■ **Dataset records**
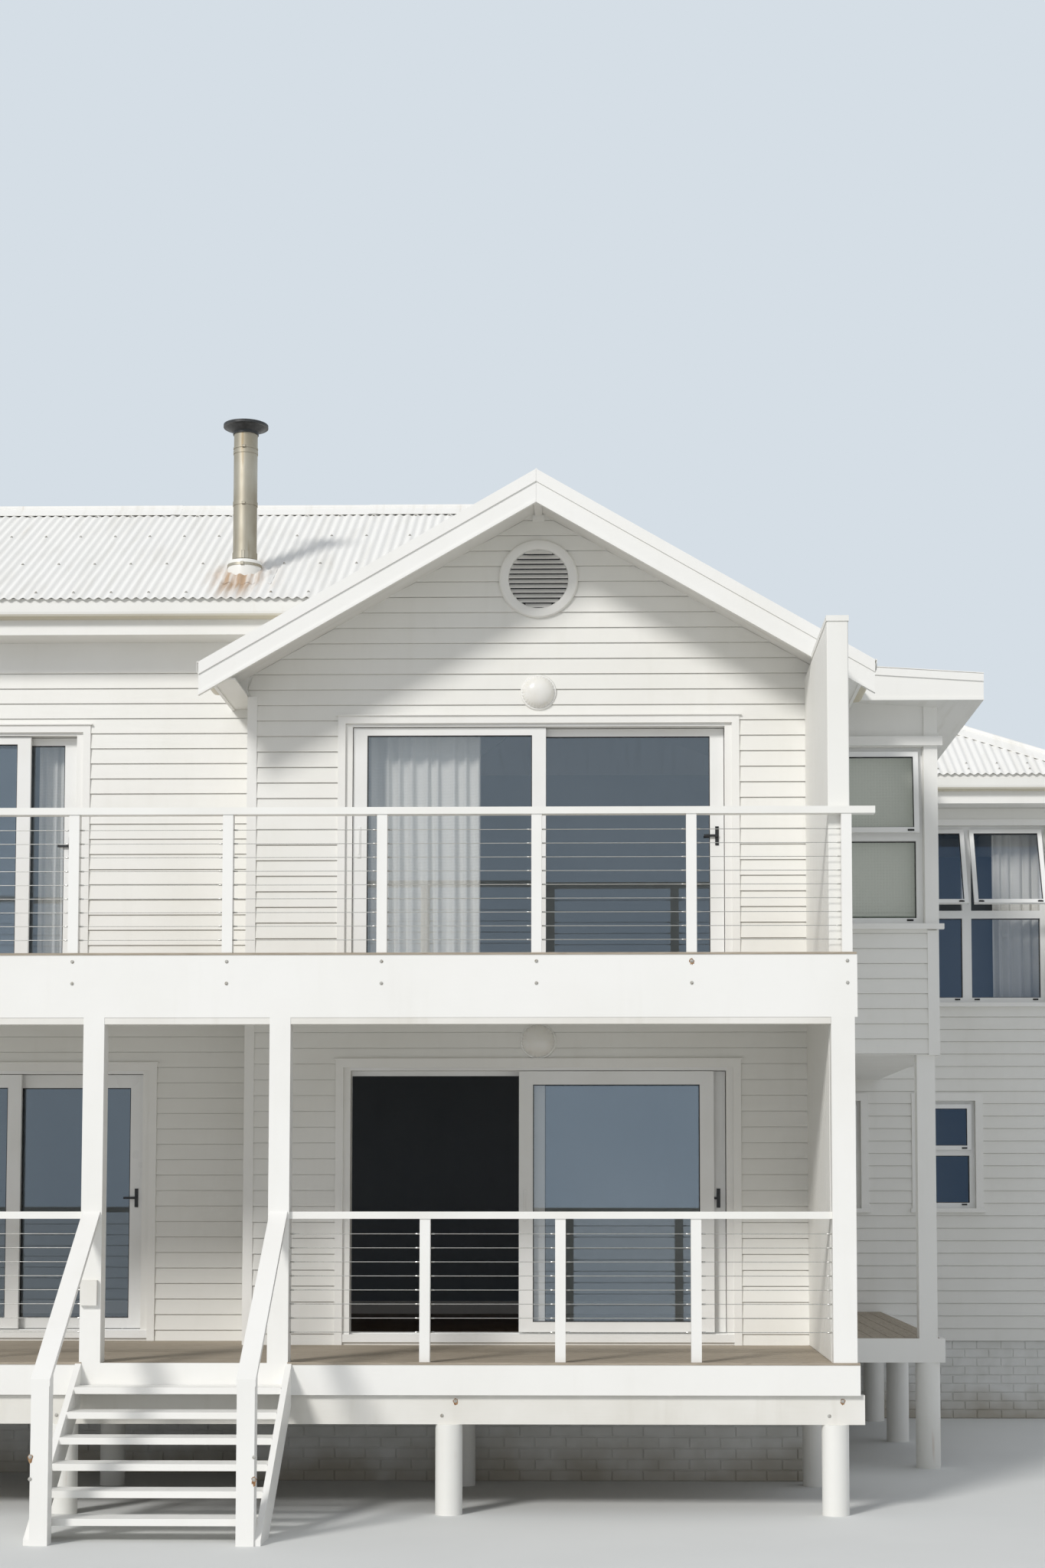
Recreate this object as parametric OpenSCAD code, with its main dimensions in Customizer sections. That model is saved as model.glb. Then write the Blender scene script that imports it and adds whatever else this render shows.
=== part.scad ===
// Beach house in white timber: a projecting gable block, a left block, a rear wing and a side
// bay on two storeys, with a raised porch, a balcony over it and an entrance stair.
// Lengths are in millimetres. X runs along the front, Y from the front into the house, Z up.
// While it is drawn, the porch's front is y = 0, the middle of the gable is x = 0 and the ground
// is z = 0. placed() then moves everything so that the origin is the middle of the footprint.

/* [Levels] */
// Height of the porch deck above the ground
deck_h = 1050; // [850:10:1400]
// Rise from the porch deck to the balcony
storey_h = 2867; // [2600:1:3500]
// How far the weatherboards run down below the deck
skirt_drop = 284; // [150:1:400]
// Roof surface above the balcony at the gable block's side walls
gable_wall_h = 2533; // [2450:1:3100]
// Roof surface above the balcony at the left block's front wall
left_wall_h = 3285; // [2900:1:3900]
// Roof surface above the balcony at the wing's front wall
wing_wall_h = 2660; // [2560:1:3200]

/* [Plan] */
// Depth of the porch in front of the gable wall
porch_d = 2000; // [1500:10:2600]
// Width of the gable block
gable_w = 4622; // [4100:2:5600]
// Depth of the gable block, to the wing's front wall
gable_d = 5200; // [5000:10:6500]
// How far the left block's front wall stands behind the gable wall
left_setback = 500; // [250:10:900]
// Length of the left block beside the gable block
left_w = 4189; // [3600:1:5200]
// Depth of the left block
left_d = 4300; // [3600:10:4600]
// Depth of the wing
wing_d = 4600; // [3800:10:5600]
// How far the wing runs past the gable block
wing_ext = 2799; // [2600:1:3800]
// How far the side bay stands out
bay_w = 939; // [800:1:1200]
// How far the bay's front wall stands behind the gable wall
bay_setback = 850; // [650:10:1200]
// Thickness of the timber walls
wall_t = 150; // [140:1:200]

/* [Roofs] */
// Pitch of the gable block's roof in degrees
gable_pitch = 30; // [25:0.1:36]
// Pitch of the left block's roof in degrees
left_pitch = 29.6; // [25:0.1:36]
// Pitch of the wing's hipped roof in degrees
wing_pitch = 28.75; // [24:0.05:34]
// Fall of the bay's flat roof in degrees
bay_pitch = 3.6; // [2:0.1:6]
// Plumb depth of sheeting and rafters together
roof_t = 130; // [100:5:180]
// How far the gable roof stands out in front of its wall
gable_reach = 690; // [400:10:900]
// How far the rafters run past the side walls of the gable block
gable_eave = 179; // [120:1:300]
// How far the rafters run past the long walls of the left block and the wing
long_eave = 325; // [200:5:500]
// How far the left block's roof stands out past its end wall
verge = 400; // [200:10:600]

/* [Doors] */
// Clear width between the jambs of the centre doors
centre_door_w = 2950; // [2400:10:3400]
// Clear width between the jambs of the left doors
left_door_w = 2102; // [1800:2:2500]
// Height of the lower leaves' top edge above the deck
leaf_top_h = 2137; // [1980:1:2300]
// Thickness of a sliding leaf
leaf_t = 36; // [30:1:44]
// Gap between the two leaves of a pair
track_gap = 30; // [26:1:40]
// Width of a leaf's stiles
stile_w = 110; // [80:1:140]

/* [Railings] */
// Top of the balcony handrail above the balcony
rail_h = 1040; // [900:5:1200]
// Top of the porch handrail above the deck
deck_rail_h = 1053; // [900:1:1200]
// Diameter of the railing cables
cable_d = 5; // [3:1:8]
// Width of the big porch posts
post_w = 147; // [120:1:200]

/* [Stair] */
// Number of risers from the ground to the deck
risers = 7; // [5:1:9]
// Depth of a tread from nosing to nosing
going = 212; // [190:1:260]

/* [Hidden] */
$fn = 48;

// Levels
deck_z = deck_h;
balcony_z = deck_z + storey_h;
skirt_z = deck_z - skirt_drop;
floor_rise = 20;              // inner floor above the deck outside
floor_t = 250;                // depth of a floor with its joists
ground_floor_z = deck_z + floor_rise;
upper_floor_z = balcony_z + floor_rise;

// Plan lines
half_w = gable_w / 2;
left_x = -half_w - left_w;
wing_x = half_w + wing_ext;
bay_x = half_w + bay_w;
gable_y = porch_d;
left_y = gable_y + left_setback;
left_back_y = left_y + left_d;
wing_y = gable_y + gable_d;
wing_back_y = wing_y + wing_d;
bay_y = gable_y + bay_setback;

// Roof lines: each is the top surface, and under is the same surface less the roof's depth
gable_ridge_z = balcony_z + gable_wall_h + half_w * tan(gable_pitch);
left_ridge_y = left_y + left_d / 2;
left_ridge_z = balcony_z + left_wall_h + left_d / 2 * tan(left_pitch);
wing_ridge_y = wing_y + wing_d / 2;
wing_ridge_z = balcony_z + wing_wall_h + wing_d / 2 * tan(wing_pitch);
function gable_top(x) = gable_ridge_z - abs(x) * tan(gable_pitch);
function left_top(y) = left_ridge_z - abs(y - left_ridge_y) * tan(left_pitch);
function wing_top(y) = wing_ridge_z - abs(y - wing_ridge_y) * tan(wing_pitch);
gable_front_y = gable_y - gable_reach;
cap_gap = 12;                 // slopes stop this far from a ridge or hip, under its cap
seat_gap = 0.3;               // between sloping faces that lie on each other
cheek_t = 100;                // the left roof ends in a small cheek wall over the gable's ridge
left_roof_x = left_x - verge;
cap_w = 150;
cap_t = 6;
roll_r = 32;

// Bay roof: its right edge and the height of its top there
bay_roof_reach = 345;
bay_roof_front = 390;
bay_edge_x = bay_x + bay_roof_reach;
bay_lap = 22;                 // its edge lies this far under the gable roof's line
bay_edge_z = gable_top(half_w) - bay_lap;
bay_roof_t = 213;
bay_under_z = deck_z + 2309;
function bay_top(x) = bay_edge_z + (bay_edge_x - x) * tan(bay_pitch);

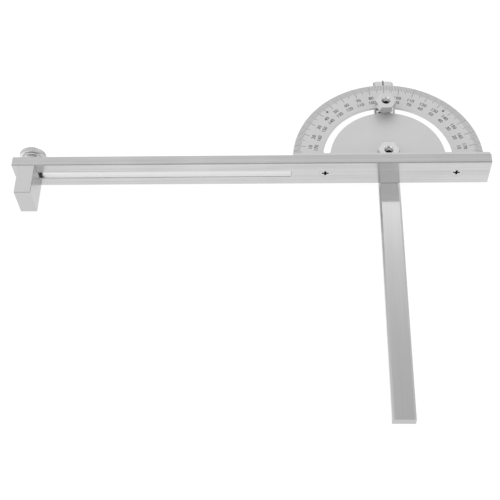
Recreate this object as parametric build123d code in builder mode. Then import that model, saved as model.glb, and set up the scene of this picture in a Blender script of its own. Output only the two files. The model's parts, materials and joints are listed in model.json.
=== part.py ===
from build123d import *
import math
import os

# Adjustable T-square: a slotted fence bar carries a half-round protractor plate, a flat arm swings
# under the plate and is clamped through an arc slot, and a stop block slides along the fence.
#
# Frame: the origin lies on the arm's underside, on its centre line, straight below the working
# face of the fence.  +X runs along the fence, +Y from the working face to the protractor, +Z up.
# All sizes are in millimetres.

# ---------------------------------------------------------------- driving dimensions
# Arm
ARM_WIDTH = 13.5
ARM_THICKNESS = 6.0
ARM_REACH = 161.5            # front end, ahead of the working face
ARM_TAIL = 67.2              # index end, behind the pivot
ARM_BEVEL_WIDTH = 1.2
ARM_BEVEL_DROP = 1.05
ARM_TIP_RADIUS = 2.0
INDEX_LINE_WIDTH = 0.9
INDEX_LINE_DEPTH = 0.4
INDEX_LINE_LENGTH = 9.0

# Fence bar
BAR_LENGTH = 300.0
BAR_RIGHT = 61.6             # from the pivot to the bar's right end
BAR_THICKNESS = 6.4
BAR_HEIGHT = 21.2
BAR_LIFT = 0.1               # gap between the arm and the bar
BAR_FRONT_EDGE = 0.5         # bevel of the upper edge of the working face
BAR_FOOT_EDGE = 0.12         # bevel of its lower edge
SLOT_HEIGHT = 5.7
SLOT_ABOVE_BAR_FOOT = 10.4   # slot centre above the bar's lower edge
SLOT_INSET = 3.8             # bar's left end to the slot
SLOT_RIGHT = -62.5           # right end of the slot
SLOT_CORNER = 0.5
SLOT_FRONT_EDGE = 0.3        # bevel round the slot's front mouth

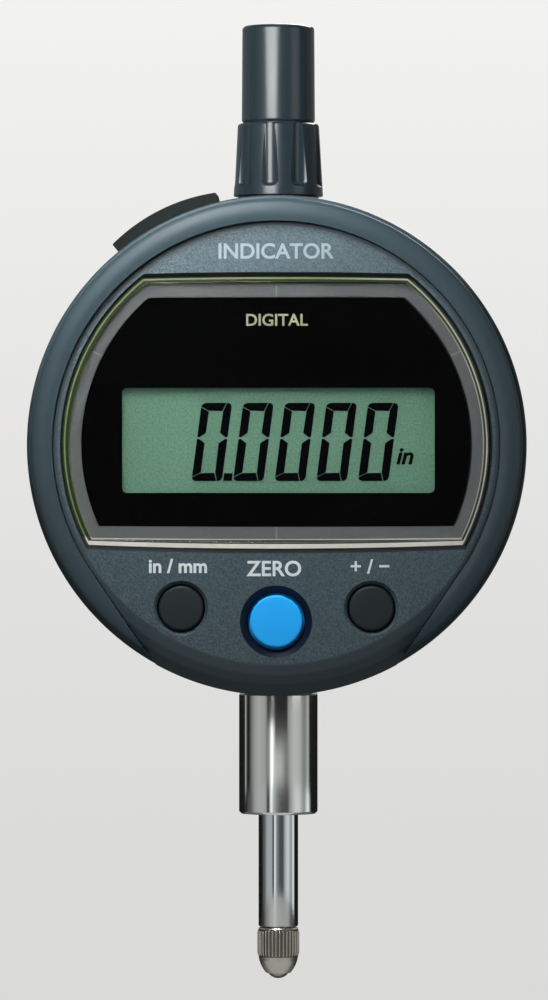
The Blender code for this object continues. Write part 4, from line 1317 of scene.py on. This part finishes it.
stemBands = {
    -125: 0.01, -114: 0.02, -109: 0.55, -103: 0.03, -92: 0.01, -85: 0.18, -70: 0.42, -56: 0.5,
    -38: 0.42, -31: 0.26, -24: 0.4, -17: 2.0, -11: 0.75, -2: 0.64, 10: 0.58, 15: 0.46,
    22: 0.27, 28: 0.27, 34: 0.42, 47: 0.56, 66: 0.5, 80: 0.27, 88: 0.27, 98: 0.55,
    105: 0.02, 116: 0.01, 160: 0.01,
}
spindleBands = {
    -125: 0.01, -104: 0.02, -97: 0.1, -84: 0.14, -70: 0.42, -56: 0.5, -38: 0.48, -34: 0.4,
    -30: 0.01, -25: 0.1, -19: 1.25, -12: 0.5, -6: 0.34, 3: 0.16, 14: 0.09, 29: 0.09,
    36: 0.34, 42: 0.5, 54: 0.75, 66: 0.72, 76: 0.42, 84: 0.36, 98: 1.1, 106: 0.4,
    112: 0.01, 160: 0.01,
}
pointBands = {-125: 0.02, -95: 0.05, -60: 0.35, -20: 0.65, 0: 0.5, 60: 0.4, 80: 0.12, 110: 0.02}


def makeLights():
    dial = (0.0, -9.0, dialZ)
    addLight("softboxNear", (-18.0, -52.0, dialZ + 53.0), (-6.0, -9.0, dialZ + 20.0), (34.0, 44.0), 0.09)
    addLight("softboxKey", (-160.0, -600.0, dialZ + 150.0), dial, (80.0, 320.0), 0.25)
    addLight("fillLeft", (-420.0, -330.0, dialZ + 60.0), dial, (260.0, 420.0), 0.12)
    addLight("fillRight", (460.0, -300.0, dialZ + 20.0), dial, (260.0, 420.0), 0.55)
    addLight("rearTop", (200.0, 640.0, dialZ + 520.0), dial, (500.0, 300.0), 7.0)
    glossRing("stemRing", stemBands, -53.6, -27.0, (0.97, 1.0, 0.98))
    glossRing("spindleRing", spindleBands, -73.0, -53.6, (0.95, 1.0, 1.0))
    glossRing("pointRing", pointBands, -130.0, -73.0, (1.0, 0.99, 0.95))
    shades = ((-8, 28, -43.0, -40.5, 0.35), (-8, 28, -40.5, -38.0, 0.12), (-8, 28, -38.0, -27.0, 0.02))
    shades += ((-31, -8, -36.0, -27.0, 0.05),)
    for i, (start, end, low, high, strength) in enumerate(shades):
        glossCard(f"cardShade{i + 1}", curvedCard(start, end, low, high, 148.0), strength)
    glossCard("cardCap", curvedCard(-24, -6, 42.0, 84.0, 300.0), 4.5)
    glossCard("cardUnderPoint", [(-30, 2, -76), (30, 2, -76), (30, -26, -74), (-30, -26, -74)], 0.6)
    bpy.context.scene.view_settings.view_transform = "Standard"


case = makeCase()
finishCase(case)
makeBezelRing()
makeFacePanel()
print("housing made")
makeButtons()
makeDisplay()
makeDigits()
makeLabels()
print("display and labels made")
makeStem()
makeSpindle()
makeContactPoint()
makeCap()
makePortCover()
print("turned pieces made")
makeBack()
makeBackScrews()
makeReturnSpring()
finishInside()
print("back and inside made")
makeStage()
makeLights()
makeCamera()
print("stage ready")
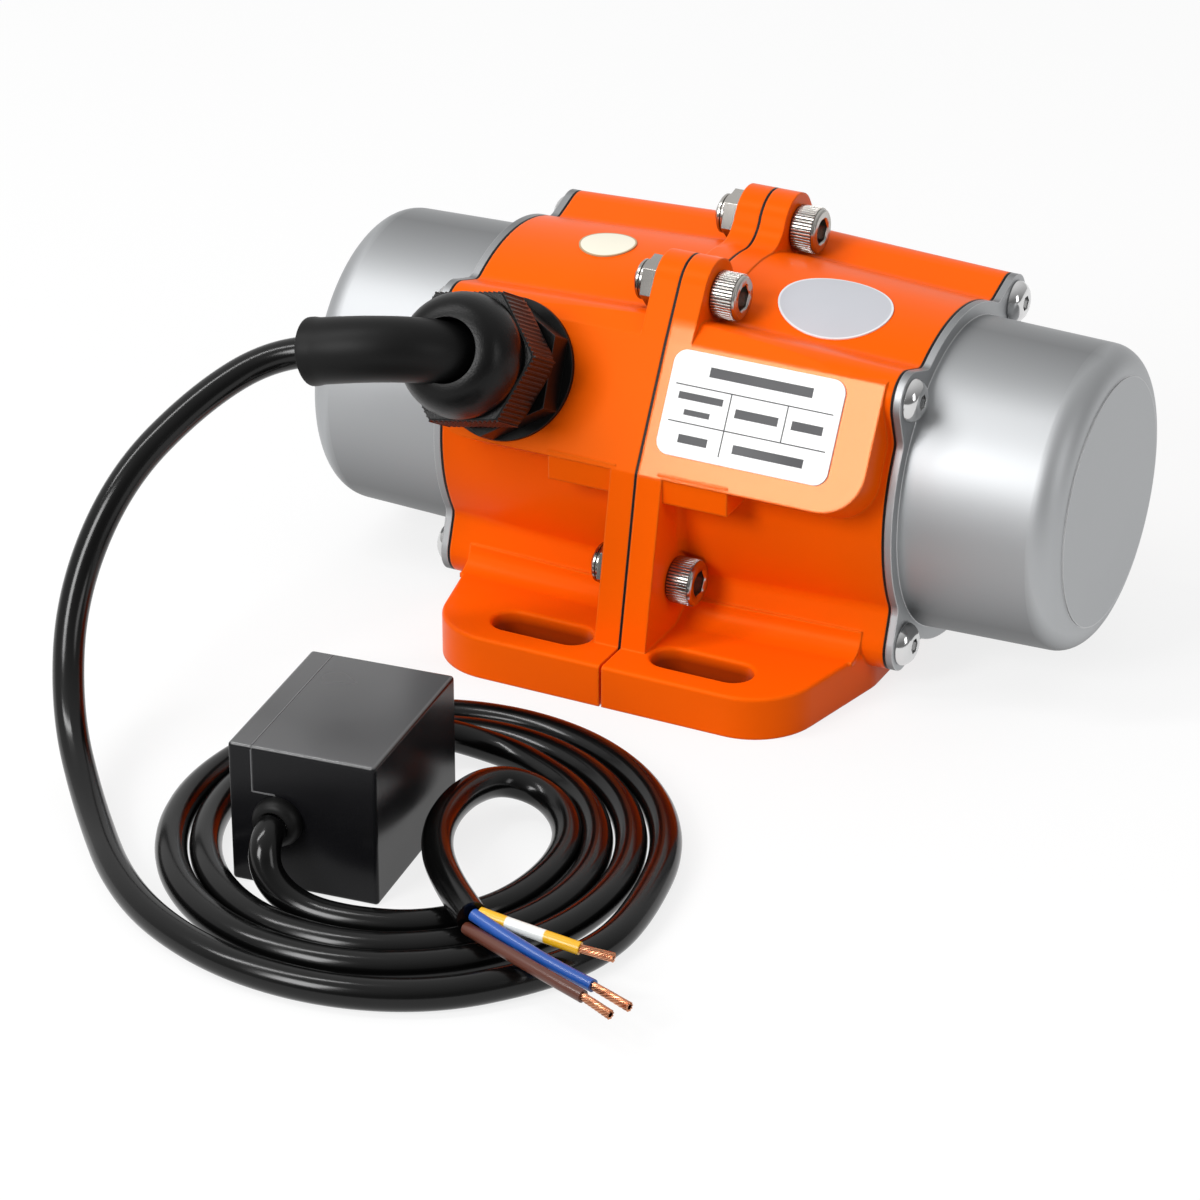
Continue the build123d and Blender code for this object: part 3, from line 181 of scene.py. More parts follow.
STRAND_STEPS = 24
STRAND_SIDES = 8
STRAND_ROOT_RING = 0.62
STRAND_TIP_RING = 0.75
STRAND_TWIST = 0.9

# Plate on the pad: its edges, its rules and its plain bars (start, end, row, thickness)
PLATE_LEFT = 3.0
PLATE_RIGHT = 42.3
PLATE_LOW = -10.7
PLATE_HIGH = 11.8
PLATE_WIDTH = PLATE_RIGHT - PLATE_LEFT
PLATE_HEIGHT = PLATE_HIGH - PLATE_LOW
PLATE_MARGIN = 1.6
PLATE_RULE_ROWS = (0.33, 0.68)
PLATE_RULE_COLUMNS = (0.37, 0.70)
PLATE_RULE_HALF = 0.13
PLATE_INK_BACK = 0.38
PLATE_INK_FRONT = 0.43
PLATE_BARS = [
    (0.22, 0.82, 0.17, 2.1),
    (0.07, 0.33, 0.43, 1.5),
    (0.12, 0.27, 0.58, 1.2),
    (0.41, 0.66, 0.50, 1.9),
    (0.74, 0.92, 0.50, 1.9),
    (0.12, 0.29, 0.83, 1.8),
    (0.44, 0.85, 0.83, 1.9),
]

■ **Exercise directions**
Exactly the lines from the line that has "Recreate this object as parametric build123d" through the line that has "INDEX_LINE_LENGTH = 9.0" are to be repeated, both included, with nothing added.

■ **Solved problem**
Recreate this object as parametric build123d code in builder mode. Then import that model, saved as model.glb, and set up the scene of this picture in a Blender script of its own. Output only the two files. The model's parts, materials and joints are listed in model.json.
=== part.py ===
from build123d import *
import math
import os

# Adjustable T-square: a slotted fence bar carries a half-round protractor plate, a flat arm swings
# under the plate and is clamped through an arc slot, and a stop block slides along the fence.
#
# Frame: the origin lies on the arm's underside, on its centre line, straight below the working
# face of the fence.  +X runs along the fence, +Y from the working face to the protractor, +Z up.
# All sizes are in millimetres.

# ---------------------------------------------------------------- driving dimensions
# Arm
ARM_WIDTH = 13.5
ARM_THICKNESS = 6.0
ARM_REACH = 161.5            # front end, ahead of the working face
ARM_TAIL = 67.2              # index end, behind the pivot
ARM_BEVEL_WIDTH = 1.2
ARM_BEVEL_DROP = 1.05
ARM_TIP_RADIUS = 2.0
INDEX_LINE_WIDTH = 0.9
INDEX_LINE_DEPTH = 0.4
INDEX_LINE_LENGTH = 9.0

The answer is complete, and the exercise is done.